What do Tim Farron’s words about faith, this week, highlight about the way we engage with culture? By Graham Nicholls

Tim Farron has finally answered the question about homosexuality that he had been repeatedly asked over the past couple of weeks. Many Christians will be dismayed by his answer, but it is not my purpose here to engage with how he answered or what that may mean for your vote.

I trust there are Christians around him who are able to pray for and with him and give loving support and counsel and we need to be careful not to write him off as a believer or cease to pray for him as someone in authority.

However, he is a public figure saying that he is a Christian and has articulated a view about faith and theology that is widespread and which we need to question.

In his answers, he has relegated faith to a private matter. It is not for public engagement. It does not shape values. It does not make me who I am. It does not influence policy. It does not need to be discussed publicly. So what is it? Some kind of mystical experience and belief that is disconnected from real life?
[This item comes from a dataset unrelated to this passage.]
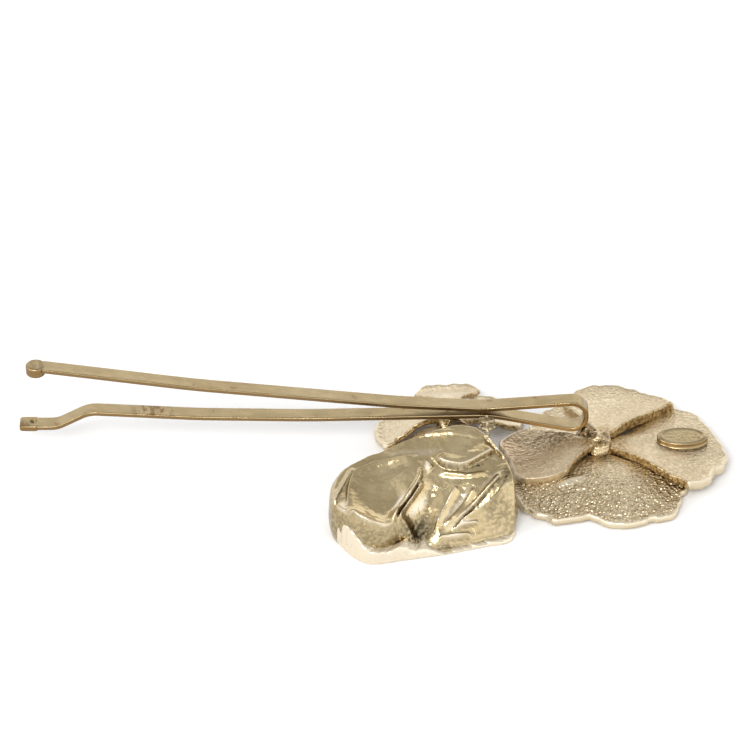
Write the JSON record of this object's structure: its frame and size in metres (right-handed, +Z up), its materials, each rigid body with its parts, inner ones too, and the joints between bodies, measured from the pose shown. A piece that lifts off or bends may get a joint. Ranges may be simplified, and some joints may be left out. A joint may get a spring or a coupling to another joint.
{
  "type": "spring hair slide",
  "caption": "Folded flat-strip spring hair slide in pale gold metal, with a large and a small flower on its back and a blossom hanging on a short chain of rings.",
  "frame": {"origin": "under the middle of the bounding box, on the surface that the slide lies on, face down", "axes": "+X from the open tips of the strip towards its bow, +Z up, away from the faces of the flowers; the blossom lies on the -Y side"},
  "size_m": [0.0846, 0.0336, 0.0126],
  "materials": {
    "strip": "satin pale gold with brown tarnish spots",
    "tip": "satin pale gold",
    "ring": "bright pale gold",
    "solder": "uneven, dull",
    "plaque": "bright pale gold, blank",
    "rivet": "uneven, bright",
    "blossom": "polished pale gold",
    "stamens": "satin pale gold",
    "petal": "matte grained pale gold"
  },
  "bodies": {
    "frame": {"lower_arm": "strip", "spring_bow": "strip", "lower_tip_pad": "tip", "large_petal_back": "petal", "large_petal_right": "petal", "large_petal_front": "petal", "large_petal_left": "petal", "large_petal_bow": "petal", "large_flower_rivet": "rivet", "large_flower_stamens": "stamens", "oval_plaque": "plaque", "bow_solder": "solder", "small_petal_back": "petal", "small_petal_left": "petal", "small_petal_front_left": "petal", "small_petal_front": "petal", "small_petal_right": "petal", "small_flower_rivet": "rivet", "small_flower_stamens": "stamens", "arm_solder": "solder", "chain_eyelet": "ring"},
    "upper_arm": {"upper_arm": "strip", "upper_tip_bead": "tip"},
    "link_1": {"chain_link_1": "ring"},
    "link_2": {"chain_link_2": "ring"},
    "blossom": {"blossom_base": "blossom", "blossom_petal_left": "blossom", "blossom_petal_front": "blossom", "blossom_petal_right": "blossom", "blossom_petal_back": "blossom", "blossom_inner_petal_left": "blossom", "blossom_inner_petal_front": "blossom", "blossom_inner_petal_right": "blossom", "blossom_heart": "blossom", "blossom_eyelet": "ring"}
  },
  "joints": [
    {"name": "clip_open", "type": "hinge", "parent": "frame", "child": "upper_arm", "pos_m": [0.0236, 0.006, 0.00562], "axis": [0, 1, 0], "range_deg": [-1, 20], "stiffness_Nm_per_rad": 0.15, "deforming": ["spring_bow"]},
    {"name": "link_1_swing", "type": "hinge", "parent": "frame", "child": "link_1", "pos_m": [0.0133, 0.00303, 0.00623], "axis": [1, 0, 0], "range_deg": [-30, 5]},
    {"name": "link_2_swing", "type": "hinge", "parent": "link_1", "child": "link_2", "pos_m": [0.0133, 0.00174, 0.00668], "axis": [0, 0.3256, 0.9455], "range_deg": [-20, 1]},
    {"name": "blossom_swing", "type": "hinge", "parent": "link_2", "child": "blossom", "pos_m": [0.0133, 0.00046, 0.00712], "axis": [1, 0, 0], "range_deg": [-45, 5]}
  ]
}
A sort of sanctuary where we go and retreat for a while and emerge un-altered?

He has also suggested that asking theological questions is just some nit-picking, esoteric hobby for a few eccentrics but not for people who are engaged with the serious business of living in the real world.

“Private faith” is not the kind of Christianity Jesus envisaged. He sends his disciples to preach the good news about the risen Jesus who is Lord and King; to make disciples and teach them. Teach them what? Academic Theology? Philosophy? No, just ordinary stuff like how amazing God is and how to live to please him. Last night at Christ Church we were considering Paul’s letter to Titus where he talks about people who had received “salvation” living out their faith in families, homes, and social settings; and as slaves and masters, “so that in every way they will make the teaching about God our Saviour attractive”.

Theology is not an academic exercise for a few clever people. It’s for everyone. It’s to lead us all to love God and to love people better. It’s supremely practical – or it means nothing.

It is incoherent to propose that what we believe may not affect our views about education, or economics or elections. That’s not to say all Christians would agree on the best policies (or the least bad ones) or that there is only one answer. That’s not to say Christians necessarily need to impose their worldview or ideas of morality by way of legislation. But surely Christians, in politics as anywhere else in their lives, have to state, explain and apply what they believe. We have a view on what it is to be human; on God, and what he requires of us; on family life and the purpose of nation states. It might be the wrong view – God may need to correct us. It is incomplete – we need to learn more but we’ve still got to act on what we believe right now.

In future we will increasingly find ourselves told to keep our faith out of the public square. But truth is something that captures our hearts and compels us to speak and to work out our faith in every corner of life. I need to learn that too.